Mentoring rookie teams means that part of our own team foregoes helping our own team at events in order to help the rookies load in, set up their pit, get through inspections/get radio ready, go through practice matches, and help their marketing teams to engage other FRC teams at the event. All of this means that a small army from your own team is working to help your rookie team. And if you are not at the same event - then you are looking at additional costs to your own team!

All of that stated - we have NEVER found a team to mentor on CD. Why? Because new teams don’t know that CD even exists. If you are looking to mentor a new team, then you should do one of two things:

  1. Contact your local Regional Director to find new teams
    Even if you do, please understand that this person may be apprehensive to hand over a rookie team to a team that just finished their rookie season.
  2. Contact local schools that do not yet have a FRC team (see: Activities Director).
    The problem here is that the AD is not looking for another program to support. This is a chicken vs egg problem.

Again, I am not trying to dissuade teams from mentoring - the process is a great learning opportunity for both teams.
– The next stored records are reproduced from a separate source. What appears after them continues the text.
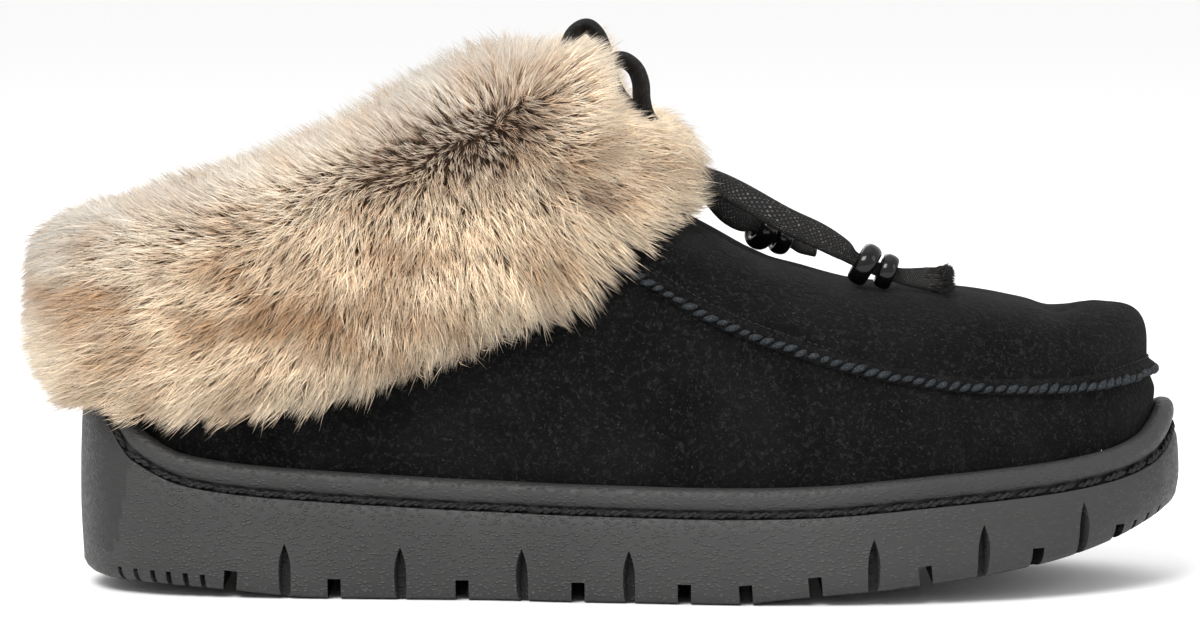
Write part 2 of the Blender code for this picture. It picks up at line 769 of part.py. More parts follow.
def upper_form(grow):
    """The upper as a filled form, grown by a clearance and closed at its edges, for cutting."""
    bm = bmesh.new()
    columns = upper_grid(bm)
    rings = [list(ring) for ring in zip(*columns)]
    join_rings(bm, rings)
    split_quads(bm)
    bmesh.ops.recalc_face_normals(bm, faces=bm.faces)
    bm.normal_update()
    leaning = [column[-1].normal.copy() for column in columns]
    for row, stations in ((0, range(HALF_STATIONS)), (-1, range(THROAT_STATION))):
        for i in stations:
            corners = []
            for k in (i, i + 1, mirrored(i + 1), mirrored(i)):
                vert = columns[k][row]
                if vert not in corners:
                    corners.append(vert)
            if len(corners) > 2:
                bm.faces.new(corners)
    bmesh.ops.recalc_face_normals(bm, faces=bm.faces)
    bm.normal_update()
    shifts = {}
    for i, column in enumerate(columns):
        for row, vert in enumerate(column):
            shifts.setdefault(vert, vert.normal * (grow + max(relief(station_place(i), row), 0)))
        if not is_front(i):
            outward, across = leaning[i].to_2d().normalized(), leaning[i].to_2d().length
            outward *= grow * (1 - RIM_LIFT * leaning[i].z) / across
            shifts[column[-1]] = Vector((outward.x, outward.y, RIM_LIFT * grow))
    for vert, shift in shifts.items():
        vert.co += shift
    return helper("upper_form", bm)


def collar_turns():
    """Places of the fur's sections, from the outer side's cleft round the back to the inner one."""
    last = FUR[-1][0]
    side = [last * (k / 18) ** 0.92 for k in range(19)]
    return [(place, -1) for place in reversed(side)] + [(place, 1) for place in side[1:]]


def collar_edge(place, side):
    """A point of the collar's edge and the plan direction that faces out of the shoe there."""
    step = 0.006
    point = crown_point(place, side)
    back = crown_point(abs(place - step), side if place >= step else -side)
    along_edge = crown_point(place + step, side) - back
    outward = Vector((along_edge.y, -along_edge.x, 0)).normalized() * (-side)
    return point, outward


def fur_section(place, side):
    """One closed section of the fur, outer face first and then back inside the leather's form."""
    edge, outward = collar_edge(place, side)
    reach = FUR_THICKNESS * fur_value("reach", place) - LOCK_LENGTH * 0.5
    crest = FUR_CREST * fur_value("crest", place) - LOCK_LENGTH * 0.3
    drop = BACK_HEIGHT * fur_value("hem_drop", place)
    lip = UPPER_WALL + FUR_LIP * fur_value("lip", place)
    power = 2 / fur_value("squareness", place)
    centre, half = (reach - lip) / 2, (reach + lip) / 2
    shape = []
    for angle in FUR_ANGLES:
        cos, sin = math.cos(math.radians(angle)), math.sin(math.radians(angle))
        out = abs(cos) ** power
        if angle > 0:
            shape.append((centre + math.copysign(half * out, cos), crest * sin ** power))
        else:
            hem = HEM_REACH * reach
            shape.append((hem + (reach - hem) * abs(cos) ** 0.85, -drop * abs(sin) ** 0.85))
    deep = lip + FUR_ROOT_DEPTH
    shape += [(-deep, -0.93 * drop), (-deep, -0.15 * drop)]
    points = []
    for out, up in shape:
        point = edge + outward * out
        point.z += up
        keep_out = CLEFT_HALF_WIDTH + CLEFT_FLARE * max(point.z - THROAT_HEIGHT, 0)
        if place > 0.4 and side * point.y < keep_out:
            point.y = side * keep_out
        points.append(point)
    return points


def build_fur_collar():
    bm = bmesh.new()
    rings = [ring_of(bm, fur_section(place, side)) for place, side in collar_turns()]
    join_rings(bm, rings)
    bm.faces.new(rings[0][::-1])
    bm.faces.new(rings[-1])
    bmesh.ops.recalc_face_normals(bm, faces=bm.faces)
    raise_locks(bm, rings)
    collar = new_object("fur_collar", bm, (0.56, 0.43, 0.32), 0.9)
    cut_away(collar, upper_form(FIT_GAP), self_crossing=False)
    cut_away(collar, sole_form(2 * FIT_GAP), self_crossing=False)
    return collar


def raise_locks(bm, rings):
    """Draws each outer face out to the tip of a lock that leans the way the fur is combed."""
    rng = random.Random(LOCK_SEED)
    count = len(rings[0])
    for ring, after in zip(rings, rings[1:]):
        for k in range(FIRST_LOCK_FACE, FIRST_LOCK_FACE + LOCK_FACES):
            corners = [ring[k], after[k], after[(k + 1) % count], ring[(k + 1) % count]]
            face = bm.faces.get(corners)
            face.normal_update()
            middle = face.calc_center_median()
            combed = (corners[2].co + corners[3].co - corners[0].co - corners[1].co) / 2
            if k < 5:
                combed = -combed * 0.5
            length = LOCK_LENGTH * rng.uniform(0.55, 1.0)
            tip = middle + face.normal * length + combed * rng.uniform(0.20, 0.42)
            made = bmesh.ops.poke(bm, faces=[face])
            made["verts"][0].co = tip


def build_insole():
    inset = CUP_WALL + FIT_GAP + UPPER_WALL + 2 * FIT_GAP
    bm = bmesh.new()
    rows = ((0.0, 0.0), (0.0, 0.72), (INSOLE_EDGE, 1.0))
    rings = [floor_ring(bm, inset + extra, insole_height(share)) for extra, share in rows]
    join_rings(bm, rings)
    join_rings(bm, close_over(bm, rings[0], 1, insole_height(0)))
    join_rings(bm, close_over(bm, rings[-1], 1, insole_height(1)))
    bmesh.ops.recalc_face_normals(bm, faces=bm.faces)
    return new_object("insole", bm, (0.50, 0.40, 0.31), 0.95)


def insole_height(share):
    """Height along the sole of a level in the insole, 0 at its bottom and 1 at its top."""
    return lambda x: cup_floor(x) + 2 * FIT_GAP + INSOLE_THICKNESS * share


# The lace: points chosen by hand in millimetres from the sole's back end, then how far the strap
# is turned about its own line, in degrees, and its size, which shrinks inside the beads
KNOT_CENTRE = (148.6, 0.0, 102.8)
OUTER_END = (
    (152.8, -1.9, 101.0, 90, 0.75),
    (157.0, -4.4, 99.1, 90, 0.95),
    (163.0, -8.2, 96.2, 90, 1.0),
    (173.1, -12.0, 90.7, 90, 1.0),
    (181.3, -13.6, 86.9, 90, 1.0),
    (187.2, -14.4, 83.6, 90, 0.84),
    (190.2, -14.6, 81.3, 90, 0.56),
    (195.4, -14.8, 78.9, 90, 0.54),
    (200.4, -14.8, 77.3, 90, 0.58),
    (203.4, -14.8, 76.7, 60, 0.90),
    (207.8, -14.8, 76.3, 40, 1.08),
    (213.4, -15.0, 76.0, 30, 1.16),
)
INNER_END = (
    (152.2, 2.5, 100.1, 90, 0.75),
    (155.4, 4.6, 96.6, 90, 0.95),
    (160.0, 8.2, 91.4, 90, 1.0),
    (163.6, 10.9, 88.6, 90, 0.84),
    (166.2, 12.6, 87.6, 90, 0.56),
    (171.0, 15.0, 85.0, 90, 0.54),
    (175.6, 16.4, 83.5, 90, 0.58),
    (178.2, 17.2, 82.9, 60, 0.90),
    (182.0, 18.4, 82.3, 30, 1.05),
)
OUTER_LOOP = (
    (147.6, -2.4, 106.9, 60, 0.62),
    (143.6, -4.5, 111.0, 60, 0.85),
    (139.8, -6.4, 115.3, 60, 0.97),
    (138.5, -7.2, 119.5, 60, 1.0),
    (138.2, -7.4, 123.9, 60, 1.0),
    (136.6, -7.4, 127.6, 60, 1.0),
    (133.2, -7.2, 129.5, 60, 1.0),
    (129.4, -6.8, 127.4, 60, 1.0),
    (128.0, -6.4, 122.4, 60, 1.0),
    (131.0, -5.6, 115.6, 60, 1.0),
    (138.2, -4.2, 109.0, 60, 0.9),
    (144.6, -2.5, 104.3, 60, 0.62),
)
INNER_LOOP = (
    (148.3, 2.5, 106.9, -30, 0.62),
    (143.6, 4.2, 111.0, -30, 0.85),
    (137.4, 5.4, 115.4, -30, 0.95),
    (132.8, 7.0, 120.0, -30, 1.0),
    (130.4, 8.6, 125.6, -30, 1.0),
    (129.2, 9.4, 131.0, -30, 1.0),
    (127.4, 9.8, 135.2, -30, 1.0),
    (124.8, 9.8, 137.0, -30, 1.0),
    (121.6, 9.6, 135.0, -30, 1.0),
    (119.8, 8.8, 130.0, -30, 1.0),
    (121.0, 7.4, 124.0, -30, 1.0),
    (125.4, 5.6, 118.0, -30, 1.0),
    (132.0, 4.4, 112.4, -30, 0.95),
    (138.8, 3.4, 107.6, -30, 0.85),
    (144.6, 2.5, 104.2, -30, 0.62),
)
BEADS = (
    ("bead_outer_large", (192.9, -14.7, 79.8), (5.2, -0.2, -3.1), BEAD_LARGE, 4.8 * MM),
    ("bead_outer_small", (198.2, -14.8, 78.1), (4.9, 0.0, -2.0), BEAD_SMALL, 4.0 * MM),
    ("bead_inner_large", (168.6, 13.9, 86.4), (4.6, 2.2, -2.4), BEAD_LARGE, 4.8 * MM),
    ("bead_inner_small", (173.4, 15.7, 84.2), (4.7, 1.6, -1.5), BEAD_SMALL, 4.0 * MM),
)


def smooth_route(rows, per_span):
    """Points on a smooth curve through the route's own points, with turn and size carried along."""
    made = []
    for k in range(len(rows) - 1):
        quad = [rows[max(k - 1, 0)], rows[k], rows[k + 1], rows[min(k + 2, len(rows) - 1)]]
        for step in range(per_span):
            t = step / per_span
            made.append(
                [
                    0.5 * (2 * b + (c - a) * t + (2 * a - 5 * b + 4 * c - d) * t * t + (3 * b - a - 3 * c + d) * t ** 3)
                    for a, b, c, d in zip(*quad)
                ]
            )
    made.append(list(rows[-1]))
    return made


def build_strap(name, rows, per_span=2):
    """A flat woven strap that follows a route: a curve with a stadium section and filled caps."""
    curve = bpy.data.curves.new(name, "CURVE")
    curve.dimensions = "3D"
    curve.twist_mode = "MINIMUM"
    curve.bevel_depth = LACE_THICKNESS / 2
    curve.extrude = (LACE_WIDTH - LACE_THICKNESS) / 2
    curve.bevel_resolution = 1
    curve.use_fill_caps = True
    spline = curve.splines.new("POLY")
    points = smooth_route(rows, per_span)
    spline.points.add(len(points) - 1)
    for point, (x, y, z, turn, size) in zip(spline.points, points):
        point.co = (x * MM, y * MM, z * MM, 1)
        point.tilt = math.radians(turn)
        point.radius = size
    obj = bpy.data.objects.new(name, curve)
    bpy.context.scene.collection.objects.link(obj)
    finish(obj, (0.014, 0.014, 0.015), 0.5)
    return obj


def build_knot():
    """The knot between the two lobes: the strap wrapped once round itself."""
    bm = bmesh.new()
    bmesh.ops.create_uvsphere(bm, u_segments=14, v_segments=8, radius=0.5)
    for vert in bm.verts:
        waist = 1 - 0.16 * math.cos(2 * math.pi * vert.co.x) ** 2
        vert.co.x *= KNOT_LENGTH
        vert.co.y *= 2 * (CLEFT_HALF_WIDTH - 2 * FIT_GAP) * waist
        vert.co.z *= KNOT_HEIGHT * waist
        vert.co += Vector(KNOT_CENTRE) * MM
    return new_object("lace_knot", bm, (0.014, 0.014, 0.015), 0.5)


def build_bead(name, centre, axis, diameter, length):
    """A turned ring bead: an oval section spun about the lace."""
    bm = bmesh.new()
    bore, rim = BEAD_BORE / 2, diameter / 2
    middle, radial = (bore + rim) / 2, (rim - bore) / 2
    sides, turns = 7, 12
    ring = []
    for k in range(sides):
        angle = 2 * math.pi * k / sides
        ring.append(bm.verts.new((middle + radial * math.cos(angle), 0, length / 2 * math.sin(angle))))
    edges = [bm.edges.new((ring[k], ring[(k + 1) % sides])) for k in range(sides)]
    bmesh.ops.spin(
        bm, geom=ring + edges, angle=2 * math.pi, steps=turns, axis=(0, 0, 1), cent=(0, 0, 0), use_merge=True
    )
    bmesh.ops.recalc_face_normals(bm, faces=bm.faces)
    bead = new_object(name, bm, (0.008, 0.008, 0.009), 0.12)
    bead.rotation_mode = "QUATERNION"
    bead.rotation_quaternion = Vector(axis).to_track_quat("Z", "Y")
    bead.location = Vector(centre) * MM
    return bead


def clear_scene():
    for obj in list(bpy.data.objects):
        bpy.data.objects.remove(obj)


def main():
    clear_scene()
    build_sole()
    build_upper()
    build_fur_collar()
    build_insole()
    build_knot()
    build_strap("lace_end_outer", OUTER_END)
    build_strap("lace_end_inner", INNER_END)
    build_strap("lace_loop_outer", OUTER_LOOP)
    build_strap("lace_loop_inner", INNER_LOOP)
    for bead in BEADS:
        build_bead(*bead)
    ground = bpy.data.objects.new("ground_point", None)
    bpy.context.scene.collection.objects.link(ground)
    for obj in list(bpy.data.objects):
        if obj is not ground:
            obj.parent = ground
    ground.location.x = -ORIGIN_SHARE * SOLE_LENGTH


main()
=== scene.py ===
"""Fur-collared moccasin mule, a right shoe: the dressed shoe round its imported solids.

+X points to the toe, +Y to the wearer's left (the inner side) and +Z up, in metres. The forms
are drawn from the back end of the sole and then moved so that the origin is on the floor under
the middle of the foot, as in the solids.
"""

import json
import math

import bmesh
import bpy
import numpy as np
from mathutils import Matrix, Vector, kdtree, noise
from mathutils.bvhtree import BVHTree
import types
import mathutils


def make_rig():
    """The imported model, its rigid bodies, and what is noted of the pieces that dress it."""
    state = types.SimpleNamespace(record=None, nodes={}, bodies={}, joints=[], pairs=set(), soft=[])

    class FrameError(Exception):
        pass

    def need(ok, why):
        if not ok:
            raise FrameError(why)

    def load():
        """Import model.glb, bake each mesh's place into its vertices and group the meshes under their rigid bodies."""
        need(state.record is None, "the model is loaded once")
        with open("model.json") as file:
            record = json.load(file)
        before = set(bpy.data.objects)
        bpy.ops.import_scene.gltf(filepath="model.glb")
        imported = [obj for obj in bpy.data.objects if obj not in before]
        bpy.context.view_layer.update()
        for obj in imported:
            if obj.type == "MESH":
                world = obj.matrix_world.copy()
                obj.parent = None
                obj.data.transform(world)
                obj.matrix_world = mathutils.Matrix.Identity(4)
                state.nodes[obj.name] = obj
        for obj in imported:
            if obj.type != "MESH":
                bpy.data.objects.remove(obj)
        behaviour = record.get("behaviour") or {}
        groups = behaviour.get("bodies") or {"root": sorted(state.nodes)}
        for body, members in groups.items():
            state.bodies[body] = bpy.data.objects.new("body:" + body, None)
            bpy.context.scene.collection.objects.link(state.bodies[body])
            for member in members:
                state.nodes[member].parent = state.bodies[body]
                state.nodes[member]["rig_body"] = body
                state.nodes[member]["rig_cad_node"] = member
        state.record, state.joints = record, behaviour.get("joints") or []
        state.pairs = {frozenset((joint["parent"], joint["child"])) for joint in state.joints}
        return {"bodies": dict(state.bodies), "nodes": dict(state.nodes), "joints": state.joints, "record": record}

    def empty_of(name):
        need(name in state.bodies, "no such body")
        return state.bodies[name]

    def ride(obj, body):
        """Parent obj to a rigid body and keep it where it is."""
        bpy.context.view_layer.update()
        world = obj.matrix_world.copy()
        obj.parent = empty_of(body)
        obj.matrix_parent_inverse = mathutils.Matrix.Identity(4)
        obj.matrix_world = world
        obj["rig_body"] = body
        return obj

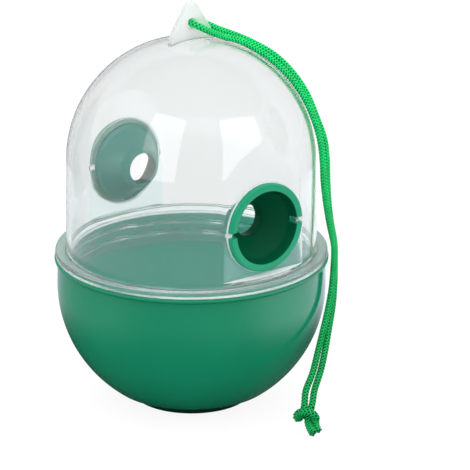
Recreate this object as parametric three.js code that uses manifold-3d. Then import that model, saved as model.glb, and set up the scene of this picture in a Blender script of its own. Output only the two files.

Keep in mind that mentoring is more a partnership than it is a Q&A session. When you embark upon mentoring a team it is a commitment that will run through at least one full FRC season (from Pre-season through the competition season) and will likely develop a bond, a relationship between the two teams for the foreseeable future.

Also - it is very common that the ‘mentored team’ ends up being a partner that may eclipse the ‘mentor team’ because they take the lessons to heart and then create a better organization for their own program (see FRC 6175: 2x Regional Winners, 3x MSHSL Qualifiers, 1x State Champs in 4 years vs FRC 4607: 1 Regional Winners, 6x MSHSL Qualifiers, 1x State Champs in 7 years). When mentoring a team, check egos at the door.

If you want more information on how to better mentor teams, please PM me. I am not stating that we have the corner on mentoring teams, but we have been able to raise up teams to the next level. Here are some stats on teams that FRC 4607 has mentored:

Highest Rookie Seed: 3
Rookie Inspiration: 1
Rookie All-Star: 6
Regional Alliance Captain: 4
Regional Finalists: 4
Regional Winners: 5
Regional Chairman’s Award: 1
State Champs Qualifier: 8
Champs Qualifiers: 11
Champs Division Captains: 1


I’d like to add on a bit to what @Chief_Hedgehog was saying, too.

Right now, you’re about to enter the third-hardest year of your FRC career. Last year was the second-hardest. Next year will be THE hardest if you haven’t laid your groundwork. (Rookie year is second because of rookie grants you can get. By year 3, you’ve probably aged out of many of the grants, and really have to work on funding.) This year is the year you know what you’re doing* and have a little bit of a breather to get that groundwork laid.

Rather than starting up another team, or mentoring them, I think you should be focused primarily on growing your sponsor base, improving relations with your school/sponsoring organization, and making sure you can keep recruiting for the next several years. Mentor your own new students (you did recruit some, right?) and stretch yourselves a little bit.

If you want to mentor this year, I suggest mentoring FLL team(s)–the time commitment can be much less, and you likely won’t have to support them as much during FRC competition season. Plus, they’re your feeder group for the future. When you establish that pipeline, you’ll also get more community contacts with it.

Oh, and if another FRC team asks for help, please do help them if you know how to do what they’re asking–if not, help them find someone who does, and you both learn. (As an example: I can’t count the times I’ve been able to open someone’s eyes to “wait, there’s a FIRST rep out here that can help us find funding? Why didn’t I know that before?” and similar matters.) But at this point you’re best served by being a team doing the asking on anything you don’t understand.


*This is debatable. You know some of what you don’t know, but there’s still quite a bit that you don’t know that you don’t know. OTOH, you know now what you didn’t know last year. I hope…

P.S. Your fourth-hardest year will be Year 5, the year after you lose the last founding student.


Yes. The financial commitments are much less so it is easier for FLL teams to get funded. The team members are younger so they are more likely to listen to what you say. Their build and competition season does not overlap (much) with the FRC season, depending on your local FLL competition schedule. If your team are such good FLL mentors that the team advances to the World Festival in April, your team should have the capacity to continue to mentor them through the FRC season. If your FLL team(s) can learn to use sensors effectively, they can become very valuable members of your FRC team. Many of the techniques they learn from FLL will be useful in FRC. Unfortunately, none of the FLL teams that my sons and I have mentored fed into the FRC teams that we worked with.